(Stored items from a collection)
● ● ● ● ●

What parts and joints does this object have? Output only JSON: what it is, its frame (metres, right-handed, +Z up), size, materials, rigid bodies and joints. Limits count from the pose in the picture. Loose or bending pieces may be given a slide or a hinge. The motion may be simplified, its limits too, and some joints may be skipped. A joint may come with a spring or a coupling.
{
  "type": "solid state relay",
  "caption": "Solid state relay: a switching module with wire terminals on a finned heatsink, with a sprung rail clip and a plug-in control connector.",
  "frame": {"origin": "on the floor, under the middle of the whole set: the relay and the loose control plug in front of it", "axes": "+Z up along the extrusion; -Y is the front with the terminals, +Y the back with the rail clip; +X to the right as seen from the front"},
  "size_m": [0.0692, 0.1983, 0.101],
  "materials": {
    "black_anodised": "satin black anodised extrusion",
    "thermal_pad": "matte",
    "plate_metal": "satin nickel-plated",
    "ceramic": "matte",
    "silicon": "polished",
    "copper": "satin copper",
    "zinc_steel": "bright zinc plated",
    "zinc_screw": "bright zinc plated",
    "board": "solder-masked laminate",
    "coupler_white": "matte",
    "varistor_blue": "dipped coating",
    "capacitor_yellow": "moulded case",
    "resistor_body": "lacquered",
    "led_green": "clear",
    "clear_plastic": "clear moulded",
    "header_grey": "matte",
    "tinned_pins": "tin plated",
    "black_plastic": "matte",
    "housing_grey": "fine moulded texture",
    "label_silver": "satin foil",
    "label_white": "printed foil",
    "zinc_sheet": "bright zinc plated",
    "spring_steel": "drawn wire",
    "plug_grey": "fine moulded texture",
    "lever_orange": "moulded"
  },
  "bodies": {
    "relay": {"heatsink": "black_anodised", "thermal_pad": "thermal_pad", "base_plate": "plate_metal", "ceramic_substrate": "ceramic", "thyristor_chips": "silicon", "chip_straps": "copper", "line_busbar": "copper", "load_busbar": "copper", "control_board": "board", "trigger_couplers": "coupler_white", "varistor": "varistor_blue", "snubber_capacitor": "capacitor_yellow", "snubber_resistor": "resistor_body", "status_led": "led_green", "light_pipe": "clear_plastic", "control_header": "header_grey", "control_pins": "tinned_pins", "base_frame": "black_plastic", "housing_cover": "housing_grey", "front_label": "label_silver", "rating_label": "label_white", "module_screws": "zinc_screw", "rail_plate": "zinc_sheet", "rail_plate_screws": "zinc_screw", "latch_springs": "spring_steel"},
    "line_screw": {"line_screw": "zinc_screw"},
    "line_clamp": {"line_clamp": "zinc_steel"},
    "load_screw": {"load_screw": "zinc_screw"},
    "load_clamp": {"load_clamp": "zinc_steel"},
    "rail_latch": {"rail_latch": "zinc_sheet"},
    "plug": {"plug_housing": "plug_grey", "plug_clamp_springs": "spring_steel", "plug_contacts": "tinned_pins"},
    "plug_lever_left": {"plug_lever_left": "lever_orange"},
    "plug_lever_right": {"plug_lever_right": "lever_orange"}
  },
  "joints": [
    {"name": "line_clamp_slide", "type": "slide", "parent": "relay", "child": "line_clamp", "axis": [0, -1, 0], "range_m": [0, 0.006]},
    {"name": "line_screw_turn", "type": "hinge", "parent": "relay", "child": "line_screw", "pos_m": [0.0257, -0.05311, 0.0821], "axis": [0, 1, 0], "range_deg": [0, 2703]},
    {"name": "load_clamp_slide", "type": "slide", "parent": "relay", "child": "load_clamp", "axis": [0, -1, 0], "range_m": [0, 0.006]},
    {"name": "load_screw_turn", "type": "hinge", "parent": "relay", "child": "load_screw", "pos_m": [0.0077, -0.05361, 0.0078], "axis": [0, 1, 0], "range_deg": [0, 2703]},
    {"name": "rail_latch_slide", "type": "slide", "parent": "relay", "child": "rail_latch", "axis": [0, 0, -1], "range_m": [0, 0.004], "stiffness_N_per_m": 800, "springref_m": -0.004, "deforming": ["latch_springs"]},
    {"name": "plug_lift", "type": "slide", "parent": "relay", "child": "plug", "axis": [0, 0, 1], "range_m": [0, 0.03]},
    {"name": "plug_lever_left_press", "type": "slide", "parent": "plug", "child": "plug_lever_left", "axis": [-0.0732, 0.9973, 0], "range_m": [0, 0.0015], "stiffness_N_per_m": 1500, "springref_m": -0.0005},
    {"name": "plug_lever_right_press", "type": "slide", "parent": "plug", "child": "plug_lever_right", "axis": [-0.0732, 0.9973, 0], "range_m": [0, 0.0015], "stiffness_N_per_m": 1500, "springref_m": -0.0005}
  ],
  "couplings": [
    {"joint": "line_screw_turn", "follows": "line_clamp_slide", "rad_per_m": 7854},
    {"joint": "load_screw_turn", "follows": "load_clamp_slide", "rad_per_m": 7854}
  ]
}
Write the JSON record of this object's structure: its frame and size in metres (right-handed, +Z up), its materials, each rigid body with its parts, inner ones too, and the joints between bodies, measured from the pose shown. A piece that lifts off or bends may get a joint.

● ● ● ● ●

### EXERCISE PROMPT:
Return the entries above exactly as they appear.

### RESULT:
What parts and joints does this object have? Output only JSON: what it is, its frame (metres, right-handed, +Z up), size, materials, rigid bodies and joints. Limits count from the pose in the picture. Loose or bending pieces may be given a slide or a hinge. The motion may be simplified, its limits too, and some joints may be skipped. A joint may come with a spring or a coupling.
{
  "type": "solid state relay",
  "caption": "Solid state relay: a switching module with wire terminals on a finned heatsink, with a sprung rail clip and a plug-in control connector.",
  "frame": {"origin": "on the floor, under the middle of the whole set: the relay and the loose control plug in front of it", "axes": "+Z up along the extrusion; -Y is the front with the terminals, +Y the back with the rail clip; +X to the right as seen from the front"},
  "size_m": [0.0692, 0.1983, 0.101],
  "materials": {
    "black_anodised": "satin black anodised extrusion",
    "thermal_pad": "matte",
    "plate_metal": "satin nickel-plated",
    "ceramic": "matte",
    "silicon": "polished",
    "copper": "satin copper",
    "zinc_steel": "bright zinc plated",
    "zinc_screw": "bright zinc plated",
    "board": "solder-masked laminate",
    "coupler_white": "matte",
    "varistor_blue": "dipped coating",
    "capacitor_yellow": "moulded case",
    "resistor_body": "lacquered",
    "led_green": "clear",
    "clear_plastic": "clear moulded",
    "header_grey": "matte",
    "tinned_pins": "tin plated",
    "black_plastic": "matte",
    "housing_grey": "fine moulded texture",
    "label_silver": "satin foil",
    "label_white": "printed foil",
    "zinc_sheet": "bright zinc plated",
    "spring_steel": "drawn wire",
    "plug_grey": "fine moulded texture",
    "lever_orange": "moulded"
  },
  "bodies": {
    "relay": {"heatsink": "black_anodised", "thermal_pad": "thermal_pad", "base_plate": "plate_metal", "ceramic_substrate": "ceramic", "thyristor_chips": "silicon", "chip_straps": "copper", "line_busbar": "copper", "load_busbar": "copper", "control_board": "board", "trigger_couplers": "coupler_white", "varistor": "varistor_blue", "snubber_capacitor": "capacitor_yellow", "snubber_resistor": "resistor_body", "status_led": "led_green", "light_pipe": "clear_plastic", "control_header": "header_grey", "control_pins": "tinned_pins", "base_frame": "black_plastic", "housing_cover": "housing_grey", "front_label": "label_silver", "rating_label": "label_white", "module_screws": "zinc_screw", "rail_plate": "zinc_sheet", "rail_plate_screws": "zinc_screw", "latch_springs": "spring_steel"},
    "line_screw": {"line_screw": "zinc_screw"},
    "line_clamp": {"line_clamp": "zinc_steel"},
    "load_screw": {"load_screw": "zinc_screw"},
    "load_clamp": {"load_clamp": "zinc_steel"},
    "rail_latch": {"rail_latch": "zinc_sheet"},
    "plug": {"plug_housing": "plug_grey", "plug_clamp_springs": "spring_steel", "plug_contacts": "tinned_pins"},
    "plug_lever_left": {"plug_lever_left": "lever_orange"},
    "plug_lever_right": {"plug_lever_right": "lever_orange"}
  },
  "joints": [
    {"name": "line_clamp_slide", "type": "slide", "parent": "relay", "child": "line_clamp", "axis": [0, -1, 0], "range_m": [0, 0.006]},
    {"name": "line_screw_turn", "type": "hinge", "parent": "relay", "child": "line_screw", "pos_m": [0.0257, -0.05311, 0.0821], "axis": [0, 1, 0], "range_deg": [0, 2703]},
    {"name": "load_clamp_slide", "type": "slide", "parent": "relay", "child": "load_clamp", "axis": [0, -1, 0], "range_m": [0, 0.006]},
    {"name": "load_screw_turn", "type": "hinge", "parent": "relay", "child": "load_screw", "pos_m": [0.0077, -0.05361, 0.0078], "axis": [0, 1, 0], "range_deg": [0, 2703]},
    {"name": "rail_latch_slide", "type": "slide", "parent": "relay", "child": "rail_latch", "axis": [0, 0, -1], "range_m": [0, 0.004], "stiffness_N_per_m": 800, "springref_m": -0.004, "deforming": ["latch_springs"]},
    {"name": "plug_lift", "type": "slide", "parent": "relay", "child": "plug", "axis": [0, 0, 1], "range_m": [0, 0.03]},
    {"name": "plug_lever_left_press", "type": "slide", "parent": "plug", "child": "plug_lever_left", "axis": [-0.0732, 0.9973, 0], "range_m": [0, 0.0015], "stiffness_N_per_m": 1500, "springref_m": -0.0005},
    {"name": "plug_lever_right_press", "type": "slide", "parent": "plug", "child": "plug_lever_right", "axis": [-0.0732, 0.9973, 0], "range_m": [0, 0.0015], "stiffness_N_per_m": 1500, "springref_m": -0.0005}
  ],
  "couplings": [
    {"joint": "line_screw_turn", "follows": "line_clamp_slide", "rad_per_m": 7854},
    {"joint": "load_screw_turn", "follows": "load_clamp_slide", "rad_per_m": 7854}
  ]
}
Write the JSON record of this object's structure: its frame and size in metres (right-handed, +Z up), its materials, each rigid body with its parts, inner ones too, and the joints between bodies, measured from the pose shown. A piece that lifts off or bends may get a joint.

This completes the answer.